#### TASK TO CARRY OUT:
Keep only the lines from the top of the listing through the one with "flecks = t.ramp(fibre, *FLECK_LEVELS)", and reproduce them unaltered.

☆ ☆ ☆ ☆ ☆ ☆ ☆

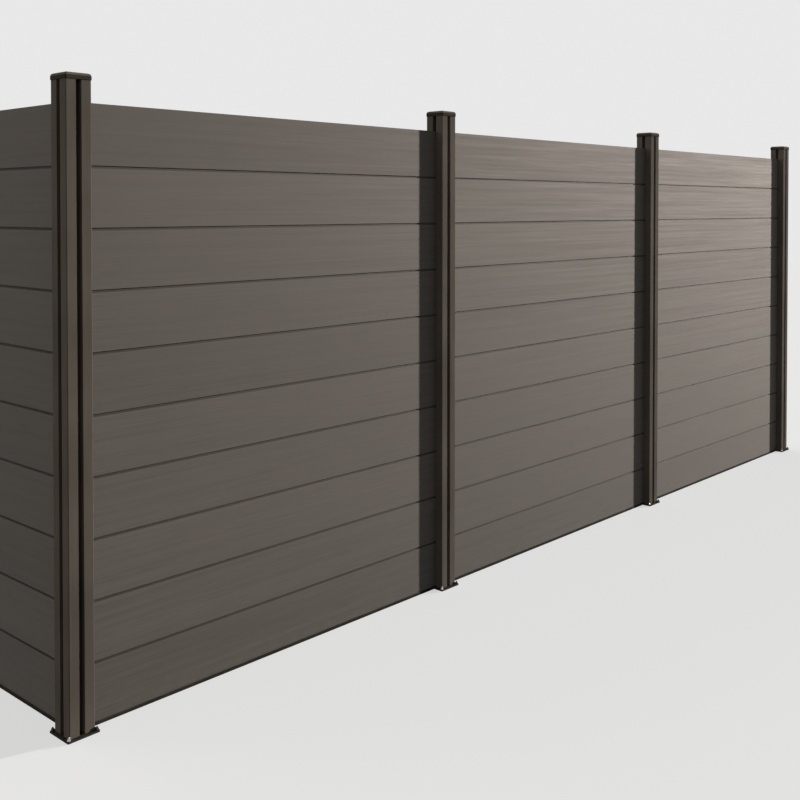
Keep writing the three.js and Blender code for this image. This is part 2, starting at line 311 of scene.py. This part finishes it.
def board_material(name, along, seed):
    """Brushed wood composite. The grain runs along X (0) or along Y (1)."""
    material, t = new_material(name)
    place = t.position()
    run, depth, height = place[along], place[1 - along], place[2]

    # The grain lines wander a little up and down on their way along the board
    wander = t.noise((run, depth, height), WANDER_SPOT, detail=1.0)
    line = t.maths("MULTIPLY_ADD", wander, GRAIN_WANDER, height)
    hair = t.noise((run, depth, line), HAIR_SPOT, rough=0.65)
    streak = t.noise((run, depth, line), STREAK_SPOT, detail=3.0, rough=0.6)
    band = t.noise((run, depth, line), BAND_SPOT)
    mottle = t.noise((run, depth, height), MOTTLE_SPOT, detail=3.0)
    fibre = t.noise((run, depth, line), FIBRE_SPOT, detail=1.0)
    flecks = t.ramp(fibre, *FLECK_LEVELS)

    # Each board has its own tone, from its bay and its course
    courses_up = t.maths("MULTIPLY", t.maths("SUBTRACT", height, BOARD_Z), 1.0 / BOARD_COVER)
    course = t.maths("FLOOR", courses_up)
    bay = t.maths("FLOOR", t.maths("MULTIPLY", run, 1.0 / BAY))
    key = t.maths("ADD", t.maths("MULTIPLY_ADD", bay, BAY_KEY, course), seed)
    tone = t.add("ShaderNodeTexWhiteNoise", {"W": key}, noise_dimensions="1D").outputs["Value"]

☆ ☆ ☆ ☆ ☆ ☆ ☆

#### REPLY TO THE EXERCISE:
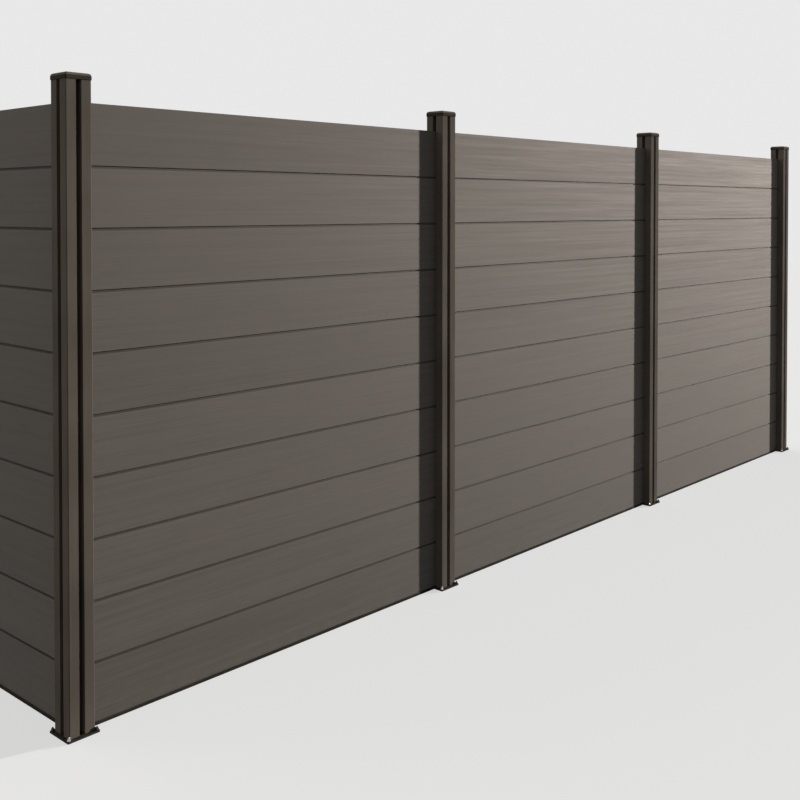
Keep writing the three.js and Blender code for this image. This is part 2, starting at line 311 of scene.py. This part finishes it.
def board_material(name, along, seed):
    """Brushed wood composite. The grain runs along X (0) or along Y (1)."""
    material, t = new_material(name)
    place = t.position()
    run, depth, height = place[along], place[1 - along], place[2]

    # The grain lines wander a little up and down on their way along the board
    wander = t.noise((run, depth, height), WANDER_SPOT, detail=1.0)
    line = t.maths("MULTIPLY_ADD", wander, GRAIN_WANDER, height)
    hair = t.noise((run, depth, line), HAIR_SPOT, rough=0.65)
    streak = t.noise((run, depth, line), STREAK_SPOT, detail=3.0, rough=0.6)
    band = t.noise((run, depth, line), BAND_SPOT)
    mottle = t.noise((run, depth, height), MOTTLE_SPOT, detail=3.0)
    fibre = t.noise((run, depth, line), FIBRE_SPOT, detail=1.0)
    flecks = t.ramp(fibre, *FLECK_LEVELS)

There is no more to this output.